(Dataset items)
-- start --

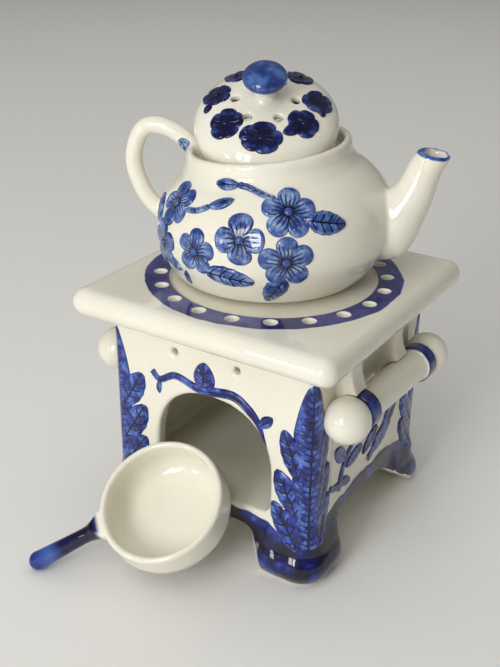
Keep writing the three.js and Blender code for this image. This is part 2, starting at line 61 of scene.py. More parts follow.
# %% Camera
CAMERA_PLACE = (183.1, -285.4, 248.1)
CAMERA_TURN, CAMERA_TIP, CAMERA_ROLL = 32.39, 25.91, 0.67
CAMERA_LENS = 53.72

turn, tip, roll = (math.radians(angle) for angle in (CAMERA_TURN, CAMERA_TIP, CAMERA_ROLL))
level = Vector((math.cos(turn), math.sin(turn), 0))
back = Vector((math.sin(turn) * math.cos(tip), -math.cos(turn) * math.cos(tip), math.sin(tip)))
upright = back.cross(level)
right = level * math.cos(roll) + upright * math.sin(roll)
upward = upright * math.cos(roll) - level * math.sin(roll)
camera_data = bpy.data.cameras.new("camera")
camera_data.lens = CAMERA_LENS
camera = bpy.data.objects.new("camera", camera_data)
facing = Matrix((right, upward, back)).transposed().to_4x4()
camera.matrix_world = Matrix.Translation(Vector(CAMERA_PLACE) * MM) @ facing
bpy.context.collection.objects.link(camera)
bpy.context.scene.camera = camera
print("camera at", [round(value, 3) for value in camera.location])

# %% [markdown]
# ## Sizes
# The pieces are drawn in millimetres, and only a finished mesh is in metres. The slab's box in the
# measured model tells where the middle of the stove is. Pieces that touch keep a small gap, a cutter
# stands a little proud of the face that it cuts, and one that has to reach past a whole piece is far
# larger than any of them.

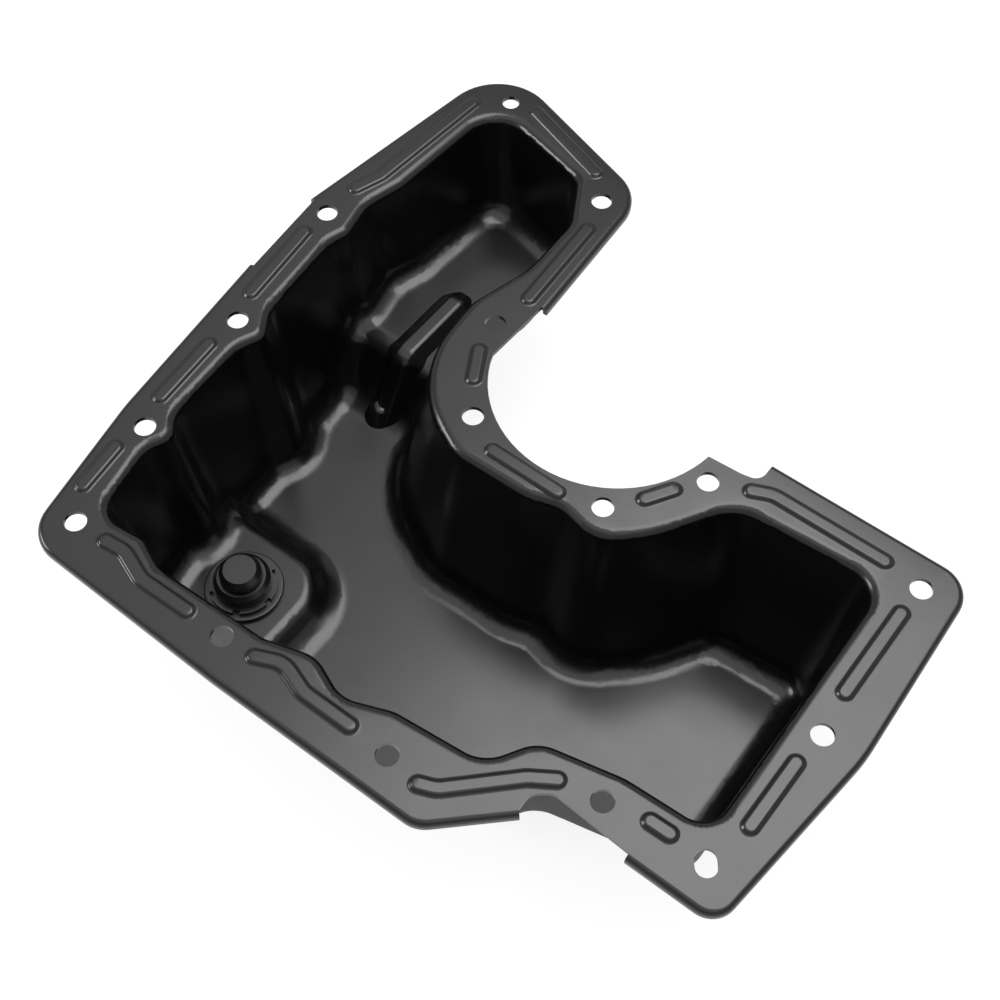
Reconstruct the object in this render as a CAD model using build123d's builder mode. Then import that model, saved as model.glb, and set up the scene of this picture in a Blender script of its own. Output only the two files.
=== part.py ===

-- end --

Short problem:
Write out the data again, exactly and in full.

Output for this task:
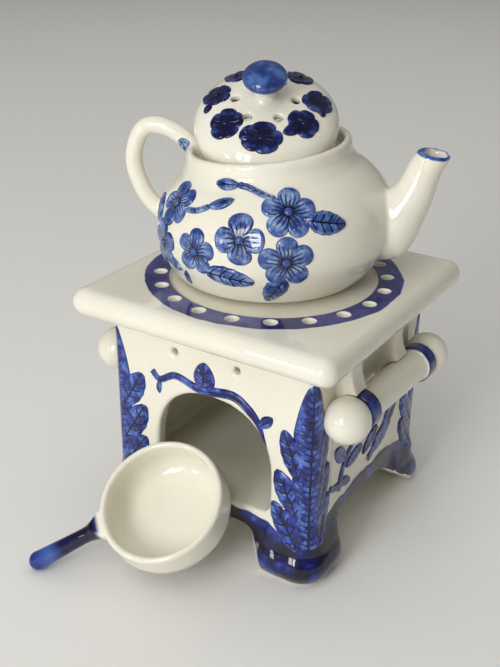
Keep writing the three.js and Blender code for this image. This is part 2, starting at line 61 of scene.py. More parts follow.
# %% Camera
CAMERA_PLACE = (183.1, -285.4, 248.1)
CAMERA_TURN, CAMERA_TIP, CAMERA_ROLL = 32.39, 25.91, 0.67
CAMERA_LENS = 53.72

turn, tip, roll = (math.radians(angle) for angle in (CAMERA_TURN, CAMERA_TIP, CAMERA_ROLL))
level = Vector((math.cos(turn), math.sin(turn), 0))
back = Vector((math.sin(turn) * math.cos(tip), -math.cos(turn) * math.cos(tip), math.sin(tip)))
upright = back.cross(level)
right = level * math.cos(roll) + upright * math.sin(roll)
upward = upright * math.cos(roll) - level * math.sin(roll)
camera_data = bpy.data.cameras.new("camera")
camera_data.lens = CAMERA_LENS
camera = bpy.data.objects.new("camera", camera_data)
facing = Matrix((right, upward, back)).transposed().to_4x4()
camera.matrix_world = Matrix.Translation(Vector(CAMERA_PLACE) * MM) @ facing
bpy.context.collection.objects.link(camera)
bpy.context.scene.camera = camera
print("camera at", [round(value, 3) for value in camera.location])

# %% [markdown]
# ## Sizes
# The pieces are drawn in millimetres, and only a finished mesh is in metres. The slab's box in the
# measured model tells where the middle of the stove is. Pieces that touch keep a small gap, a cutter
# stands a little proud of the face that it cuts, and one that has to reach past a whole piece is far
# larger than any of them.

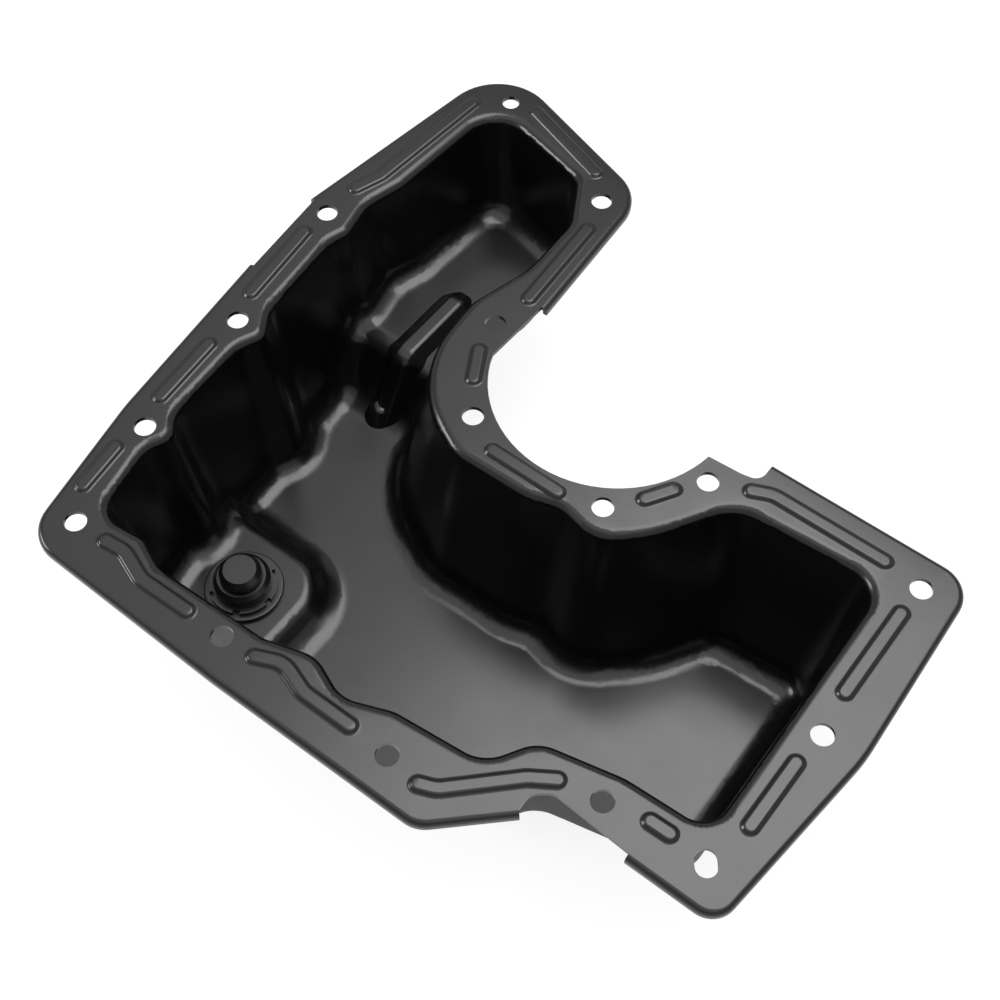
Reconstruct the object in this render as a CAD model using build123d's builder mode. Then import that model, saved as model.glb, and set up the scene of this picture in a Blender script of its own. Output only the two files.
=== part.py ===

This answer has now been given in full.